• **What you will do**
Quote only the lines from the line containing "vertex.co.y) - 1.0)" to the line containing "# and each piece", with both of those lines included, please, exactly as written.

------------------------

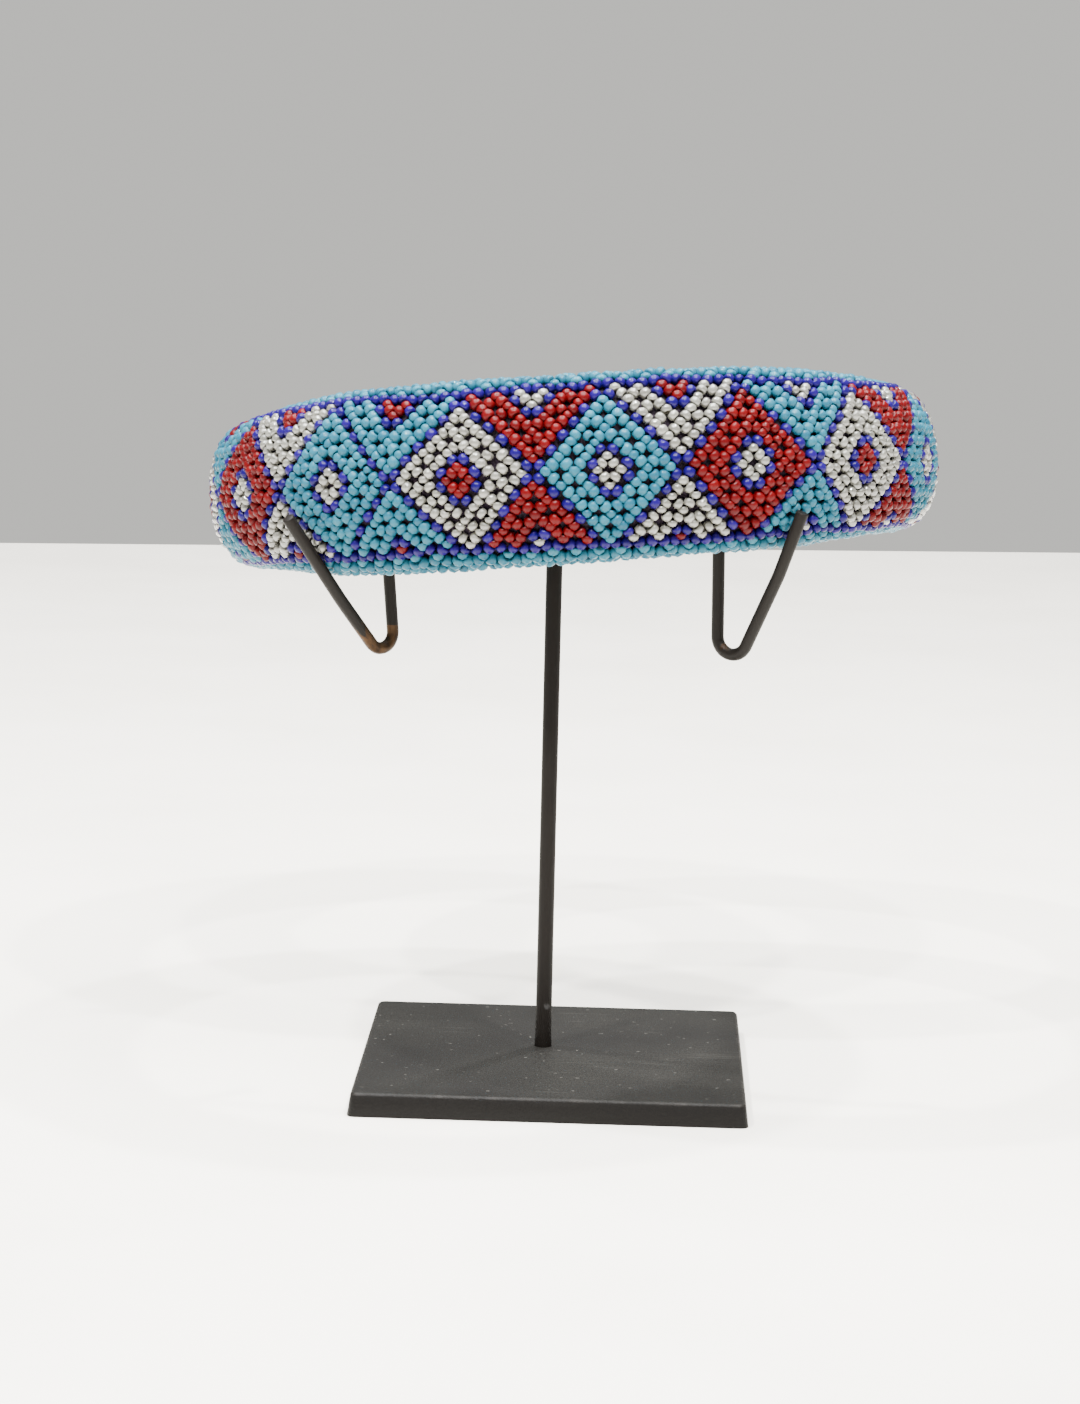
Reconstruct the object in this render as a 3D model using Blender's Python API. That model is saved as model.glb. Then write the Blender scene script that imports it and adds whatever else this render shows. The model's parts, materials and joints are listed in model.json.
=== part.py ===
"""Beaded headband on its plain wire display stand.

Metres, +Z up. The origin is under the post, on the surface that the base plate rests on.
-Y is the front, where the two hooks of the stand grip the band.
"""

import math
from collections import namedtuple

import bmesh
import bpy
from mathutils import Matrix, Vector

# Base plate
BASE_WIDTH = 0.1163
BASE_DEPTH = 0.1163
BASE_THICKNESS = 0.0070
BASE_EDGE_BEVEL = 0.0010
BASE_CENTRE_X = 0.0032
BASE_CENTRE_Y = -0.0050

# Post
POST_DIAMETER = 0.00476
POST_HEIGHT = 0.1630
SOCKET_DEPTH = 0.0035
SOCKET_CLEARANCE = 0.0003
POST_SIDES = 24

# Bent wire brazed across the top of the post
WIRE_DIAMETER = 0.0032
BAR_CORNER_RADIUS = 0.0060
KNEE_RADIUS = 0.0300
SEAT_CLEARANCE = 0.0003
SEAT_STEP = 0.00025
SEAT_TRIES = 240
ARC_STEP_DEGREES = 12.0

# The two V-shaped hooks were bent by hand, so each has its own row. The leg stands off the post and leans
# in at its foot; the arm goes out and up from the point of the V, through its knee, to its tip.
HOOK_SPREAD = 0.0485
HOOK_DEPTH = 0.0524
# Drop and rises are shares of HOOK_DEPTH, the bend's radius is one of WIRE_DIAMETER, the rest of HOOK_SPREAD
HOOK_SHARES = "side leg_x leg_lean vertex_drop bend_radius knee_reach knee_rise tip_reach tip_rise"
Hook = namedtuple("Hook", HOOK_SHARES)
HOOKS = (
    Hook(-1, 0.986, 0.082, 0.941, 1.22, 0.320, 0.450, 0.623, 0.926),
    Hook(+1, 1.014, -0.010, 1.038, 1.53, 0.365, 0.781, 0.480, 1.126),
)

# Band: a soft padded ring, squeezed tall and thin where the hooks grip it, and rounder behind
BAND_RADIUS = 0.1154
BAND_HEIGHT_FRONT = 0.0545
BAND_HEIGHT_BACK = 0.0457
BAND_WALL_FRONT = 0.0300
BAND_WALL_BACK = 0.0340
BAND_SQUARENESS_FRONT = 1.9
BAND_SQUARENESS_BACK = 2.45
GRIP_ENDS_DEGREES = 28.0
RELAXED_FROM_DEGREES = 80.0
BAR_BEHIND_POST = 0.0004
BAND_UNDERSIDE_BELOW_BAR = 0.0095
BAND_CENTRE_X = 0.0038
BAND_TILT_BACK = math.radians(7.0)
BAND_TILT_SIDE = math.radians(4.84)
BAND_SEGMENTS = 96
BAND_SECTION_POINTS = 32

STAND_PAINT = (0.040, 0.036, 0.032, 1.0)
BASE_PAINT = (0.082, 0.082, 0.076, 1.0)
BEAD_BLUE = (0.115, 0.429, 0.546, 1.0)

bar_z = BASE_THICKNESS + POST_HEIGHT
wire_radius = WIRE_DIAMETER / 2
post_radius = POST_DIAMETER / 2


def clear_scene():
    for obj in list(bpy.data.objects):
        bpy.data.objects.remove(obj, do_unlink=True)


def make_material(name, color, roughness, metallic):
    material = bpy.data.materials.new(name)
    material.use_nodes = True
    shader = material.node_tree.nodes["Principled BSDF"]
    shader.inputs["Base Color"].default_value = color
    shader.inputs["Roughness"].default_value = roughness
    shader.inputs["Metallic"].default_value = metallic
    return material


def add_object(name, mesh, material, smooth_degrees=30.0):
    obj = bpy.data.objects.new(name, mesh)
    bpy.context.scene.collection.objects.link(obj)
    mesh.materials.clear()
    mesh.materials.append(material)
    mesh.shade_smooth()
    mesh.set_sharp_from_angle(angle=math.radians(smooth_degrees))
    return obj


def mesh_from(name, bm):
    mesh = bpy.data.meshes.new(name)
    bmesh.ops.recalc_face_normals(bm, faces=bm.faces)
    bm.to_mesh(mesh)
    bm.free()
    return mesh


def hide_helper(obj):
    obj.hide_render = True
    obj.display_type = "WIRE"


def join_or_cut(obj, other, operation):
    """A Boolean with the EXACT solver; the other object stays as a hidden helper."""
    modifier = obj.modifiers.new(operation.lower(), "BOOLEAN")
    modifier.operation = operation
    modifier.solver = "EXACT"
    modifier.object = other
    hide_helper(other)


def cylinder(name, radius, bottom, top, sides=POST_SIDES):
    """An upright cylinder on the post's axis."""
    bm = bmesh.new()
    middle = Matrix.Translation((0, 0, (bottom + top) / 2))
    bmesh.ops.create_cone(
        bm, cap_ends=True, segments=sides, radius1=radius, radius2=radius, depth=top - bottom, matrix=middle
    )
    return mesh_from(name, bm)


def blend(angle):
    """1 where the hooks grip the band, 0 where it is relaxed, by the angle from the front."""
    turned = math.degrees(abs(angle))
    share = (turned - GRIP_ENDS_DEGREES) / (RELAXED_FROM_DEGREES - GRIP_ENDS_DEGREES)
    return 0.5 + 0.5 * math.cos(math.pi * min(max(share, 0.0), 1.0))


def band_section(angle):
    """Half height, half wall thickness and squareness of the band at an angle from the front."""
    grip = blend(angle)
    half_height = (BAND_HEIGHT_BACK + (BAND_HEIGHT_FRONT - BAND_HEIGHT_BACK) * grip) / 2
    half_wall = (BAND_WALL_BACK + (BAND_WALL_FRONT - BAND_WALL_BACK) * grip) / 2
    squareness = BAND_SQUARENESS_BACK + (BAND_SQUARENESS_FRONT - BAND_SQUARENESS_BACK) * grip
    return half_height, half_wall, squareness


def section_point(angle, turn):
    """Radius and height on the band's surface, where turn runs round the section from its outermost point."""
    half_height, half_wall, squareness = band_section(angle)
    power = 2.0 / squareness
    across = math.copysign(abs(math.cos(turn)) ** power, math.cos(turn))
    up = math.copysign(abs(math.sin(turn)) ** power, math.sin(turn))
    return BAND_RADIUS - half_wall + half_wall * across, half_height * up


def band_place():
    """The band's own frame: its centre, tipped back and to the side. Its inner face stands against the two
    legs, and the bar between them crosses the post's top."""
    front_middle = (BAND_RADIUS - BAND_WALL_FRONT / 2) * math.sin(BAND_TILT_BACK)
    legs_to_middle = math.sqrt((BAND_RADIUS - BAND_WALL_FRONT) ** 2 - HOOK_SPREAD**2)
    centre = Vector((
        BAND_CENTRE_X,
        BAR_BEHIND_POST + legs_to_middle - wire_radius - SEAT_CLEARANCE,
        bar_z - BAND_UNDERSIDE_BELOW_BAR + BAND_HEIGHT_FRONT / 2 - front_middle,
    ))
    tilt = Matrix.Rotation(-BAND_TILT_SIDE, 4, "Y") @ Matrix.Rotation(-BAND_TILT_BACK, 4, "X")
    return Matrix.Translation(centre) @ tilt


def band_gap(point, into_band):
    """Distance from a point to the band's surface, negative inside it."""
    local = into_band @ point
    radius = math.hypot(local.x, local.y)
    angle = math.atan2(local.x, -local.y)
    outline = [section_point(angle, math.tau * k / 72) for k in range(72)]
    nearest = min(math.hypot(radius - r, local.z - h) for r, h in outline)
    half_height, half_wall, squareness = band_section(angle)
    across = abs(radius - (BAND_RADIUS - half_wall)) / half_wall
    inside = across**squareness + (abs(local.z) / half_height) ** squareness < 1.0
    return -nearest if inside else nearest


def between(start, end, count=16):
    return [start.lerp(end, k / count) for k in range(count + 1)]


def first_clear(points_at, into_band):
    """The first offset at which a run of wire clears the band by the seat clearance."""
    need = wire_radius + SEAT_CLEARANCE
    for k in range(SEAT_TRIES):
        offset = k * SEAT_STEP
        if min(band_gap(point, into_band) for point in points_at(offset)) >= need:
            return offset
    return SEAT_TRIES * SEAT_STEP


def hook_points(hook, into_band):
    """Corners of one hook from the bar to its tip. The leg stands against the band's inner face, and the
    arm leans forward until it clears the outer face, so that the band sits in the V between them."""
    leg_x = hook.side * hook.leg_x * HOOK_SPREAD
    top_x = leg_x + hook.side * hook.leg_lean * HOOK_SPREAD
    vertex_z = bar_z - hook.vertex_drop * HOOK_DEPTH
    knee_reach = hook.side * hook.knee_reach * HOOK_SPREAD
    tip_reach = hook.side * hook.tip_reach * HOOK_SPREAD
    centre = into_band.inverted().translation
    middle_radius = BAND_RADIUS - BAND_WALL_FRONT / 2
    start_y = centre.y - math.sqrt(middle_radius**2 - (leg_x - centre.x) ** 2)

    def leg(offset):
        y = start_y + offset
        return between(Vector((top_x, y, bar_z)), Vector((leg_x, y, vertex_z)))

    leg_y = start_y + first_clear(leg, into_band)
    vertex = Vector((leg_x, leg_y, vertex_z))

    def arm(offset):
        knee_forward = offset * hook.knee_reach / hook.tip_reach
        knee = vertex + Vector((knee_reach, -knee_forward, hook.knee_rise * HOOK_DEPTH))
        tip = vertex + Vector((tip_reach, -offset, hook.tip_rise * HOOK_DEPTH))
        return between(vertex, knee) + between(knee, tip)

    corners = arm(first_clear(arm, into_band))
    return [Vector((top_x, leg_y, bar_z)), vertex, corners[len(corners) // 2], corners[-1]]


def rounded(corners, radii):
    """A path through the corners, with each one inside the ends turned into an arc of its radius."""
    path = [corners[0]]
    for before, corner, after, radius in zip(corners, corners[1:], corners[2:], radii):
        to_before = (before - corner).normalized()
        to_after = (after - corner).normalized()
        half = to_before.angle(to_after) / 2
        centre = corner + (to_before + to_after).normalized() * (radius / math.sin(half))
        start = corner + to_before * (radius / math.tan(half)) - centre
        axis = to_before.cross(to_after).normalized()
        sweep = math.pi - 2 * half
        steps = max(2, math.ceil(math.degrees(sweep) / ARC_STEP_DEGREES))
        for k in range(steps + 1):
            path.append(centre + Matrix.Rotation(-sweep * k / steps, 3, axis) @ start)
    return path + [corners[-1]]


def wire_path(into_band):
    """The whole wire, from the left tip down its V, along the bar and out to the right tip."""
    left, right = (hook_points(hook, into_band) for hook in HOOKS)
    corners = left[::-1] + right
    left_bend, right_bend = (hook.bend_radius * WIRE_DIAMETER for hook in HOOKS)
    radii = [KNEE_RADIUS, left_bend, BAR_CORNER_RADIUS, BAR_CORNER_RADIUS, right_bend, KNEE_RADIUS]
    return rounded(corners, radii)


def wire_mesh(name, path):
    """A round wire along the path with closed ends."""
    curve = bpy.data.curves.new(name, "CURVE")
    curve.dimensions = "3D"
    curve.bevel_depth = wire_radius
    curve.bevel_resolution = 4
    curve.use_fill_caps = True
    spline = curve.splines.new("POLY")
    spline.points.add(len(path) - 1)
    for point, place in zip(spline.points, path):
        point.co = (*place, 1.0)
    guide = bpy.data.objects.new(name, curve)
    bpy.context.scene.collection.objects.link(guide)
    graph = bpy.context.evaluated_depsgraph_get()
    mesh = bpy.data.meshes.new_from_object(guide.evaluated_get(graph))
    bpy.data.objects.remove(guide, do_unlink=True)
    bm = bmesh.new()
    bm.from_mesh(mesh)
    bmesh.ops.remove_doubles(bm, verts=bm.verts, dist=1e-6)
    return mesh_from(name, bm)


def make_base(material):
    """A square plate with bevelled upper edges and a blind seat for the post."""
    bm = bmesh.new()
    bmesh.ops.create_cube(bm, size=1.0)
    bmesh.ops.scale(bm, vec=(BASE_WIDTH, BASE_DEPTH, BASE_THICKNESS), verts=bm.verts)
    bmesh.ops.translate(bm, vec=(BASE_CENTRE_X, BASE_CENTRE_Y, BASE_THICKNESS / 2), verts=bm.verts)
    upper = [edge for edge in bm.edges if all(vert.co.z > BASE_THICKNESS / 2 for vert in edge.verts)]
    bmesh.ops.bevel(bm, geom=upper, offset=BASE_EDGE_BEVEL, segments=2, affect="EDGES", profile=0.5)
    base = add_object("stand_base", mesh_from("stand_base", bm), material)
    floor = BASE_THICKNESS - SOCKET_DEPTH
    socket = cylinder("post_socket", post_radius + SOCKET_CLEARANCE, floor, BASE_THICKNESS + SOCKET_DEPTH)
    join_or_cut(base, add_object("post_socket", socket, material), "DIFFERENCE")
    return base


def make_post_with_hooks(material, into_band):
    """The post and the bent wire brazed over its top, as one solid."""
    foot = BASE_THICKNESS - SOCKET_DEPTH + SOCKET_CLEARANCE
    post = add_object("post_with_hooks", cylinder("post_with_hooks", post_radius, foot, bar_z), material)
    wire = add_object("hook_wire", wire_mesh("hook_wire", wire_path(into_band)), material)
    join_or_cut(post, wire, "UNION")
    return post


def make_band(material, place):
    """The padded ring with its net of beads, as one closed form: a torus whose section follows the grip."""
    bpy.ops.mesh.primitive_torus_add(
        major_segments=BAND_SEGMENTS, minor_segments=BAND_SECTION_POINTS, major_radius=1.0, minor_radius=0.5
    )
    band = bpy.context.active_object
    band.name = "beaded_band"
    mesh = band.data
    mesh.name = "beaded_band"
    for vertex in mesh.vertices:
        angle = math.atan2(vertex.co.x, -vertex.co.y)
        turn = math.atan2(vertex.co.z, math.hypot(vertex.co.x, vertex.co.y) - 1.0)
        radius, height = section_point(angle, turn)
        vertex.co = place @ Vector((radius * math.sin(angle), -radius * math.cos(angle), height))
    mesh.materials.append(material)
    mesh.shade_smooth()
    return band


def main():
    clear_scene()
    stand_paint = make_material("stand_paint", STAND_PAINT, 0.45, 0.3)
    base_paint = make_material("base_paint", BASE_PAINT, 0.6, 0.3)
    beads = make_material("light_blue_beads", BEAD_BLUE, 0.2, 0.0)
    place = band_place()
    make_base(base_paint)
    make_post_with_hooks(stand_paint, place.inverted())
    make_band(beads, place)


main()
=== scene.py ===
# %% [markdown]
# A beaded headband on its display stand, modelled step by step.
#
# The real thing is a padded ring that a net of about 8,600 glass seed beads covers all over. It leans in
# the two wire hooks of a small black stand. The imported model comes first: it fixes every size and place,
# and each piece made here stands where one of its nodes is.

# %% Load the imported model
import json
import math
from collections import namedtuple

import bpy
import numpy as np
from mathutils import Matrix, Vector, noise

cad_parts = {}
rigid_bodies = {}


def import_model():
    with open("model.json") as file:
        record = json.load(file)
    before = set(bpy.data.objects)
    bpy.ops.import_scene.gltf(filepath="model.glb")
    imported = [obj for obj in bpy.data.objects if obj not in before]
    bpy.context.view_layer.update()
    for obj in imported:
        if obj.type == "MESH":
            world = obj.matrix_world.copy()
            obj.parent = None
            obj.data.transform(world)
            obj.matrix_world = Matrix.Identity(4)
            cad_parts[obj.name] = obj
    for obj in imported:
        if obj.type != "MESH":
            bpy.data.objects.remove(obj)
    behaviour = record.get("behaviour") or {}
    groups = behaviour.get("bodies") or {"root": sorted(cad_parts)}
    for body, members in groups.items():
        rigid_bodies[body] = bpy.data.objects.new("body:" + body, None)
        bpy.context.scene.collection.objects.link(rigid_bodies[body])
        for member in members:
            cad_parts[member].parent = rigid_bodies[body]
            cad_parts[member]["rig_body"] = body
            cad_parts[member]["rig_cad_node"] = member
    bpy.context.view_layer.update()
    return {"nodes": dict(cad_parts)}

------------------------

• **Solution for this exercise**
        turn = math.atan2(vertex.co.z, math.hypot(vertex.co.x, vertex.co.y) - 1.0)
        radius, height = section_point(angle, turn)
        vertex.co = place @ Vector((radius * math.sin(angle), -radius * math.cos(angle), height))
    mesh.materials.append(material)
    mesh.shade_smooth()
    return band


def main():
    clear_scene()
    stand_paint = make_material("stand_paint", STAND_PAINT, 0.45, 0.3)
    base_paint = make_material("base_paint", BASE_PAINT, 0.6, 0.3)
    beads = make_material("light_blue_beads", BEAD_BLUE, 0.2, 0.0)
    place = band_place()
    make_base(base_paint)
    make_post_with_hooks(stand_paint, place.inverted())
    make_band(beads, place)


main()
=== scene.py ===
# %% [markdown]
# A beaded headband on its display stand, modelled step by step.
#
# The real thing is a padded ring that a net of about 8,600 glass seed beads covers all over. It leans in
# the two wire hooks of a small black stand. The imported model comes first: it fixes every size and place,
# and each piece made here stands where one of its nodes is.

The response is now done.